GIVEN RECORDS.
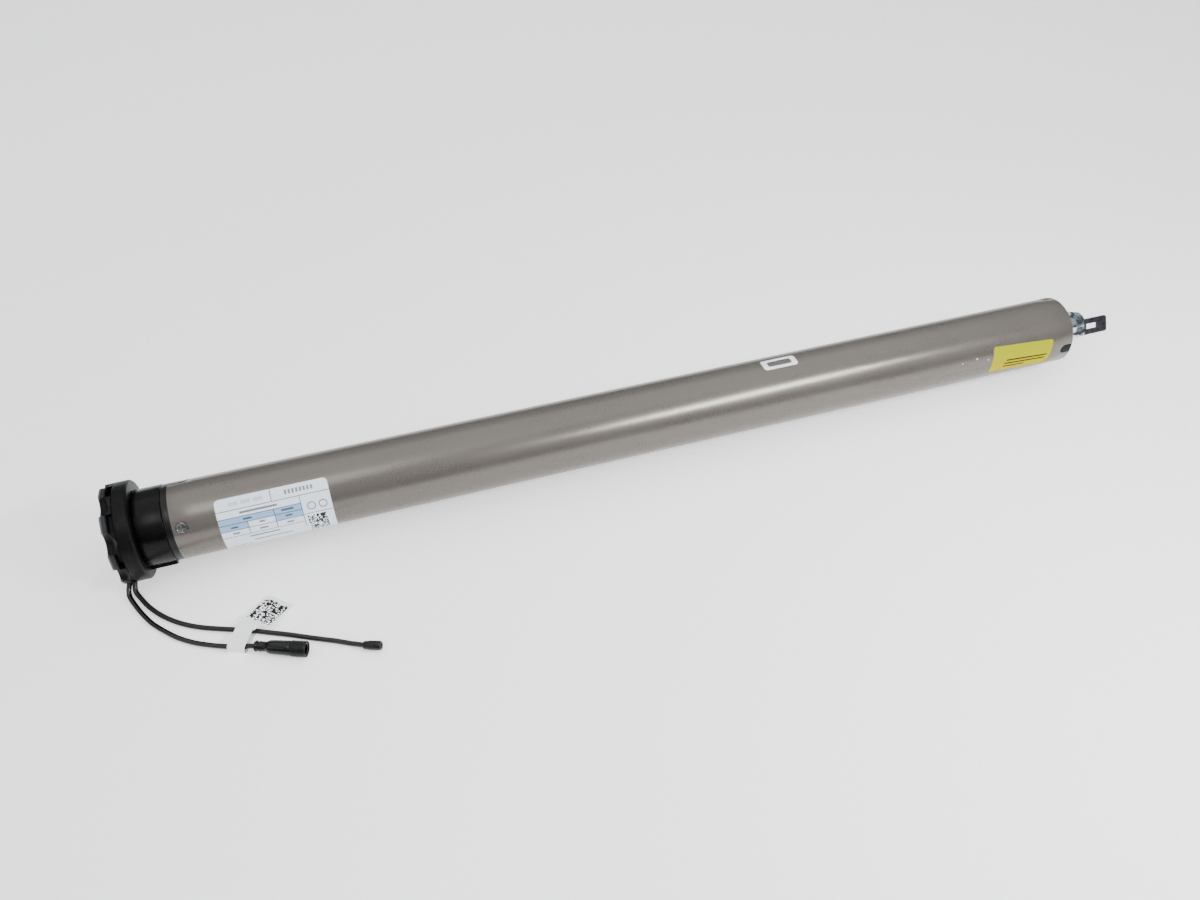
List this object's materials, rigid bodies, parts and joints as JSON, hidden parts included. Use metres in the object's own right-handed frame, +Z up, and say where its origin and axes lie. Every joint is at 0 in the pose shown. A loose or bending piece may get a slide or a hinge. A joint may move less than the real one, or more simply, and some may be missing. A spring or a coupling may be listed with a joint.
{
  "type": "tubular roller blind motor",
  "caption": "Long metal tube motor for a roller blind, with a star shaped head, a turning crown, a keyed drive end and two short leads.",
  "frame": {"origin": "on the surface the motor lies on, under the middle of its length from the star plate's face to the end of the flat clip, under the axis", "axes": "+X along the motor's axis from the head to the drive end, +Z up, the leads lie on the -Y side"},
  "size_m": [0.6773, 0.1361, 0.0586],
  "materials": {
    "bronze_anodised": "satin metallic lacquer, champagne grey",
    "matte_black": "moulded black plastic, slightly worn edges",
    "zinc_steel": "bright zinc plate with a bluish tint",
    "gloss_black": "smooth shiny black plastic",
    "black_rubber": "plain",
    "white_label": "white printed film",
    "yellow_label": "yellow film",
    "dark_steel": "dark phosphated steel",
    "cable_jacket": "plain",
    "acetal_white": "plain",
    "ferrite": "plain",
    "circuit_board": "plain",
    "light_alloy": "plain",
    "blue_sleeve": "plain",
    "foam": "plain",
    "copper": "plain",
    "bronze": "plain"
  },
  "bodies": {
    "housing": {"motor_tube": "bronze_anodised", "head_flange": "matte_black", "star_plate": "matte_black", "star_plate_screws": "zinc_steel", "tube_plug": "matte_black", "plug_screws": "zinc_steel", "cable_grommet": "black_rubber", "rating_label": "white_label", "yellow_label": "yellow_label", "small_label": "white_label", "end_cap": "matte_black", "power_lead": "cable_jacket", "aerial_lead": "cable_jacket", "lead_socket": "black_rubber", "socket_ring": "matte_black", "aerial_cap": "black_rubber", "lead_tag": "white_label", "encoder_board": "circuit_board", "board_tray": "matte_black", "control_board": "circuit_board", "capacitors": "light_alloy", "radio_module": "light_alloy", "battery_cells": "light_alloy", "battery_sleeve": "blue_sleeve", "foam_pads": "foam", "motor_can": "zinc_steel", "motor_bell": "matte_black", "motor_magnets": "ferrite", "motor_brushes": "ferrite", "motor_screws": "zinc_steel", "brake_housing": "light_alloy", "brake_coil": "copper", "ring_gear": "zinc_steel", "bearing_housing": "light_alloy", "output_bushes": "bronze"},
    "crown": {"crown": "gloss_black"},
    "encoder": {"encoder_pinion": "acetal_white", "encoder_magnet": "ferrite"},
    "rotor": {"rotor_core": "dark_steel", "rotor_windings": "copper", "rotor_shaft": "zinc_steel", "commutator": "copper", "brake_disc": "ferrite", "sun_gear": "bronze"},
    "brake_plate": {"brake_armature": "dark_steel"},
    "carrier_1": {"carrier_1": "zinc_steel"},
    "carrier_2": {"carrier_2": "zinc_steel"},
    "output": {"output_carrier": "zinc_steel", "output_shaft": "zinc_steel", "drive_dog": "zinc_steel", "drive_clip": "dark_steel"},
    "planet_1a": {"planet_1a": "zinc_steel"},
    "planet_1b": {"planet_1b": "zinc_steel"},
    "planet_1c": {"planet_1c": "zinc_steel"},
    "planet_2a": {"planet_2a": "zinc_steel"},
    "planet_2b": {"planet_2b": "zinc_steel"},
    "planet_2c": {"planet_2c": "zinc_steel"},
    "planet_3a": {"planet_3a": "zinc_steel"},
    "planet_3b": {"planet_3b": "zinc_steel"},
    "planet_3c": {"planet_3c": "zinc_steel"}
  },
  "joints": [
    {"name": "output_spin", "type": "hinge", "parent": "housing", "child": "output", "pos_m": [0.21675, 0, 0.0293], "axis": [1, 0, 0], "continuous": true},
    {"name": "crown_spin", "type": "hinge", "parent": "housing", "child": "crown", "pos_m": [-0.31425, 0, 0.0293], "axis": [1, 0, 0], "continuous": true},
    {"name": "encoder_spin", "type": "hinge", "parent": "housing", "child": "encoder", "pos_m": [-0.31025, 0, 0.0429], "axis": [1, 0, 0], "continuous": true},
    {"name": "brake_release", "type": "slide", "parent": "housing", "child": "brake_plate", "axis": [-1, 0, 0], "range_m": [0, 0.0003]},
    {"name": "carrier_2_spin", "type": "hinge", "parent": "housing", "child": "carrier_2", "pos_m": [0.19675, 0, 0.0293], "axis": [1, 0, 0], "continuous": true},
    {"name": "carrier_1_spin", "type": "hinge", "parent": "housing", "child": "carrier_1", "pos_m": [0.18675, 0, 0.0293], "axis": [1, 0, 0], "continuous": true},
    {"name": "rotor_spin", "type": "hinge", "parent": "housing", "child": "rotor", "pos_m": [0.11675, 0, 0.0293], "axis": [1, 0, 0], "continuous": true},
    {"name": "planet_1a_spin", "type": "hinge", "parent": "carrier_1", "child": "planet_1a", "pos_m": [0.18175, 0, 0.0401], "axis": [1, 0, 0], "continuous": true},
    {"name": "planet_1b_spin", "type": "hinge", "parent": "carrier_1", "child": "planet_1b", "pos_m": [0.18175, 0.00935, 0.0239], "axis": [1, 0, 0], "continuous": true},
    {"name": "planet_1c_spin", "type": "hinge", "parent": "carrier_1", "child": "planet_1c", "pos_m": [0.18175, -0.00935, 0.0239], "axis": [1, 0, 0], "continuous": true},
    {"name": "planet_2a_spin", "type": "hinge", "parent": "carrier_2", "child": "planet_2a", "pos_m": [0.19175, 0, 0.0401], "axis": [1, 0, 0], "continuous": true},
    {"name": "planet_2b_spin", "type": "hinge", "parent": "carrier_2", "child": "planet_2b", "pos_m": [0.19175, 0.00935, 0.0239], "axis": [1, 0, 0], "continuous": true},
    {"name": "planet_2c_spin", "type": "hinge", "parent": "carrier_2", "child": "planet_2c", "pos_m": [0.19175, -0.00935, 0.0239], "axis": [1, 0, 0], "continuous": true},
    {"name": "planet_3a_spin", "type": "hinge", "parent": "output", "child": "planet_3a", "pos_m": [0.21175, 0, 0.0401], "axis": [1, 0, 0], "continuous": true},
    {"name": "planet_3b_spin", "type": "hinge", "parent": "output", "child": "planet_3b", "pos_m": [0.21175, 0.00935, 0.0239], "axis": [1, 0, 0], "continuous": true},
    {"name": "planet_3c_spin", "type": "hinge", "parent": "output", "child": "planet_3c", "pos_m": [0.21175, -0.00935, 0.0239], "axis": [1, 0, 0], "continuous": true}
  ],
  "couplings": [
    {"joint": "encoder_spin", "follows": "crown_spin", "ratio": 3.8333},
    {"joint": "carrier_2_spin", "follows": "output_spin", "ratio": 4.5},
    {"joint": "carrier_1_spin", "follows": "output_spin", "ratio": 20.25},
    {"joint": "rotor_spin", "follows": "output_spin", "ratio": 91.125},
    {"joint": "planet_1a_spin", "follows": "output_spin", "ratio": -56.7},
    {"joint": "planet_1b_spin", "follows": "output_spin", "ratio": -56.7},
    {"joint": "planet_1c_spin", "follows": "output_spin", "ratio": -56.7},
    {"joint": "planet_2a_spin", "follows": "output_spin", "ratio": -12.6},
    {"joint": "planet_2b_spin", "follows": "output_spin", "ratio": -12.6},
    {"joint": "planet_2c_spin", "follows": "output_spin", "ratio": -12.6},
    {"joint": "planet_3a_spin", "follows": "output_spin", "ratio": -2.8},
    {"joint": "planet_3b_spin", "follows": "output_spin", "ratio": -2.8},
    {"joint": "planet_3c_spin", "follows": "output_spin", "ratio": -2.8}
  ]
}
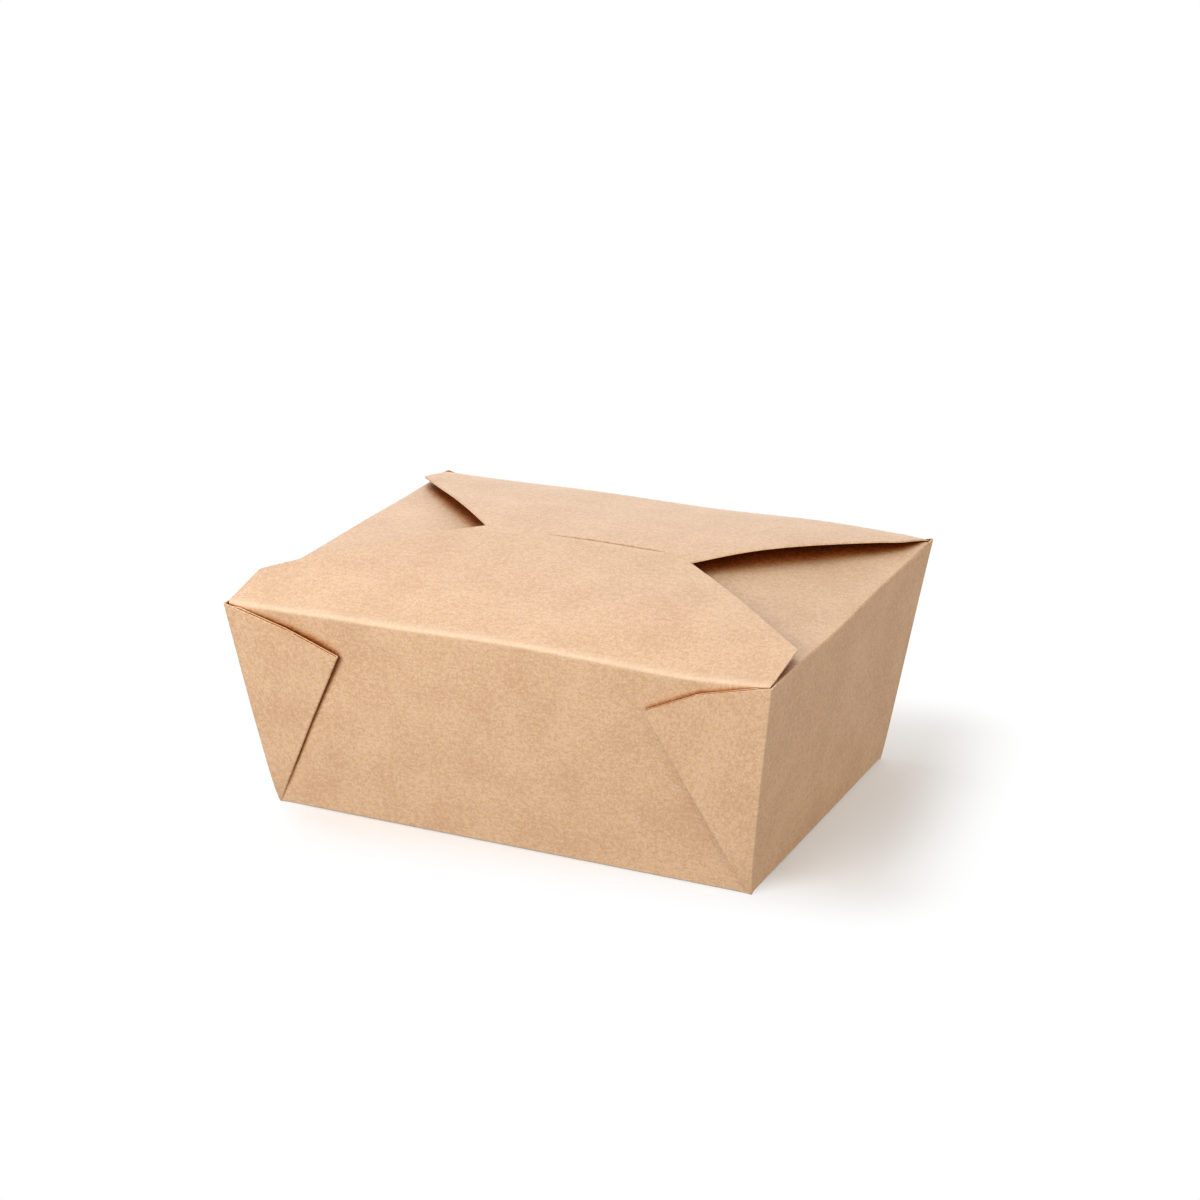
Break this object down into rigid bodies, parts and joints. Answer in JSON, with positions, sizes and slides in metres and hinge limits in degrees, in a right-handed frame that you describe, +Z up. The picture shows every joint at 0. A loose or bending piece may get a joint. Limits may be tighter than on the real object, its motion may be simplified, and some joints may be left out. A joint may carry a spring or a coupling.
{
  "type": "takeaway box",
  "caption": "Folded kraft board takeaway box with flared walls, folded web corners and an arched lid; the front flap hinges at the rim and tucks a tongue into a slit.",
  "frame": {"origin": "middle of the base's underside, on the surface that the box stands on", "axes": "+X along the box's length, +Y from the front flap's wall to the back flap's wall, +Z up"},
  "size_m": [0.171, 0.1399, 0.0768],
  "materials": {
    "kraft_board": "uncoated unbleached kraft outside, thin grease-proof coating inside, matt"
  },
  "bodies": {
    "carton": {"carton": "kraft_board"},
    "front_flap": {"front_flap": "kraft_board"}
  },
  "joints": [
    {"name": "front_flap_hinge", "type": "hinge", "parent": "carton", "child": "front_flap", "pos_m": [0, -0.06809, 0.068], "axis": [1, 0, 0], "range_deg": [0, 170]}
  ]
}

TASK DIRECTIONS. Repeat word for word each line from the one with "Break this object" to the end of the records above, inclusive.

EXERCISE ANSWER.
Break this object down into rigid bodies, parts and joints. Answer in JSON, with positions, sizes and slides in metres and hinge limits in degrees, in a right-handed frame that you describe, +Z up. The picture shows every joint at 0. A loose or bending piece may get a joint. Limits may be tighter than on the real object, its motion may be simplified, and some joints may be left out. A joint may carry a spring or a coupling.
{
  "type": "takeaway box",
  "caption": "Folded kraft board takeaway box with flared walls, folded web corners and an arched lid; the front flap hinges at the rim and tucks a tongue into a slit.",
  "frame": {"origin": "middle of the base's underside, on the surface that the box stands on", "axes": "+X along the box's length, +Y from the front flap's wall to the back flap's wall, +Z up"},
  "size_m": [0.171, 0.1399, 0.0768],
  "materials": {
    "kraft_board": "uncoated unbleached kraft outside, thin grease-proof coating inside, matt"
  },
  "bodies": {
    "carton": {"carton": "kraft_board"},
    "front_flap": {"front_flap": "kraft_board"}
  },
  "joints": [
    {"name": "front_flap_hinge", "type": "hinge", "parent": "carton", "child": "front_flap", "pos_m": [0, -0.06809, 0.068], "axis": [1, 0, 0], "range_deg": [0, 170]}
  ]
}